The following comments are for "A Gentleman's relish"
by Delgesu

flash
A most entertaining little sketch. You've found the voice for your character very well. There were a couple of glitches, but overall a pretty good piece of writing.
Glitches? "...was on our way back..." - the grammar police will be onto you for things like that! ;-)
And "An alien thought..." - Slightly ambiguous. The way the rest of the paragraph is written, it sounds as if the alien thought was to hit her in the head, rather than it being an accident. The next paragraph clears it up, though.

Anyway, pretty good all told. Score 8/10.

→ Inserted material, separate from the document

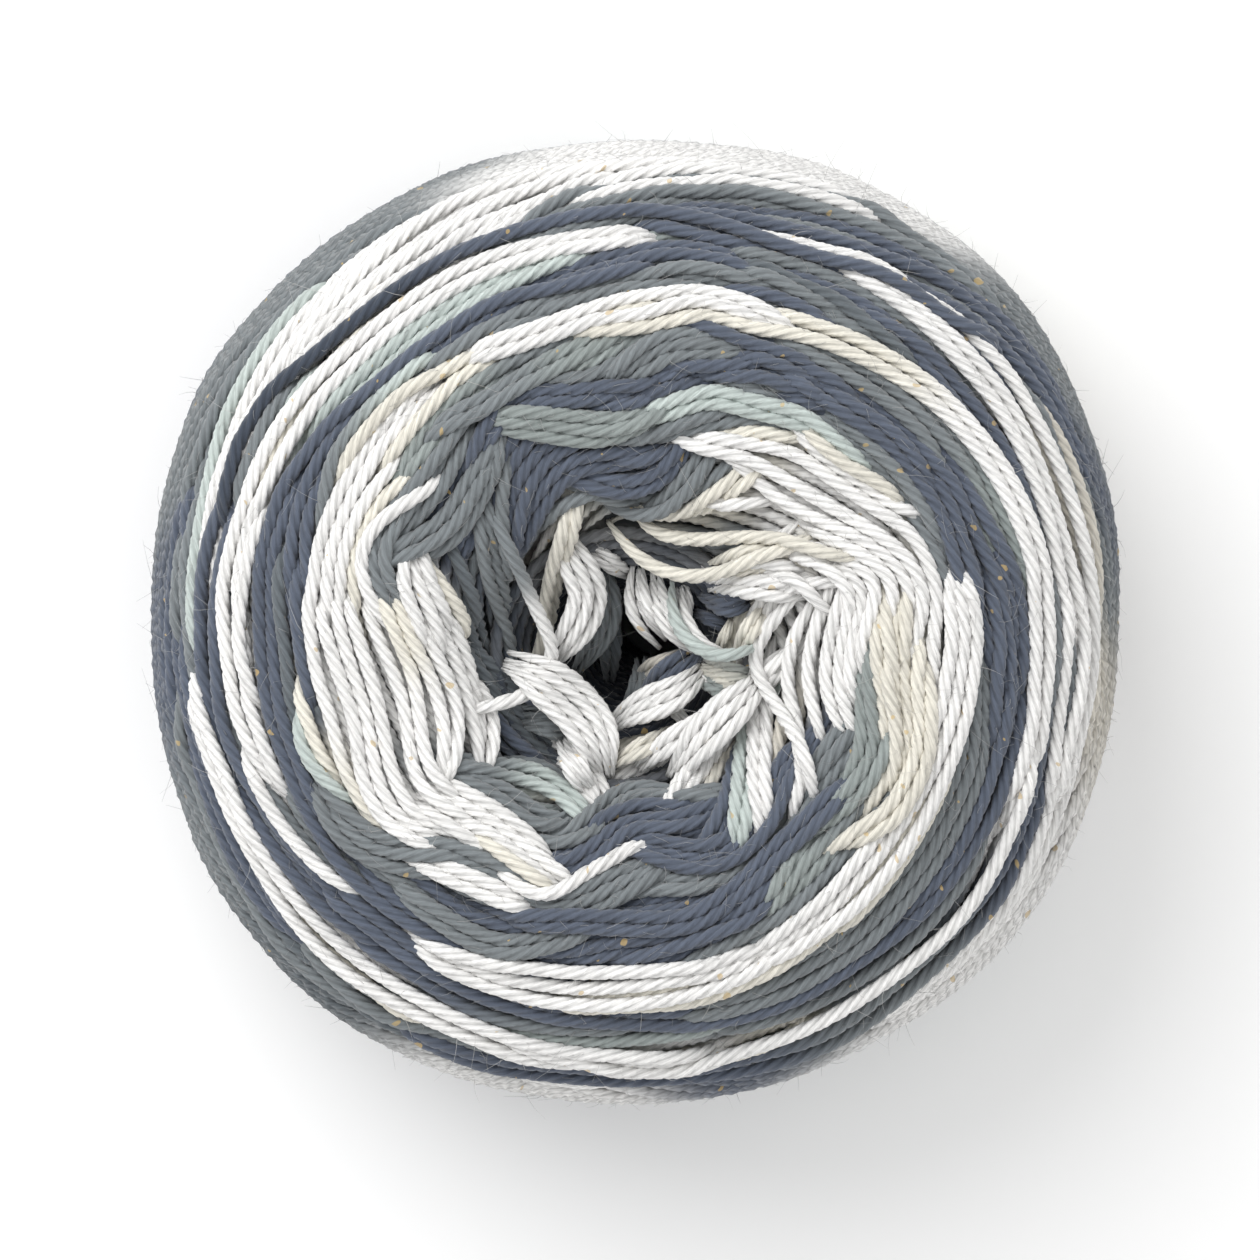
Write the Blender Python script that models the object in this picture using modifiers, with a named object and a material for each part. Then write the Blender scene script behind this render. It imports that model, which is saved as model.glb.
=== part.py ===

( Posted by: Spudley [Member] On: July 5, 2003 )

yes indeed
I agree with the dear Spudley in regards to the few little grammar mistakes that made even a meticulous re-reader grow fed up with trying to understand. However, I like the notion of him headbutting her int he nose for no particularly understandable reason. The misassumption of the reader makes it all that much more entertaining. To make the reader into the occasional fool is a lovely trick, and rarely done well. I had a feeling I would like your other works. The voice indeed it very good, just understandable enough, and charming to boot. I like things that surprise me and make me laugh, and this did. It is, much like "Lucky", one of those things, though that I can only really giggle at and not suggest anything useful for, which is a feat worthy of global publication.

I am a little ashamed that I had to start with one of your shortest pieces, but I've scheduled myself badly and have to go to work. Good job!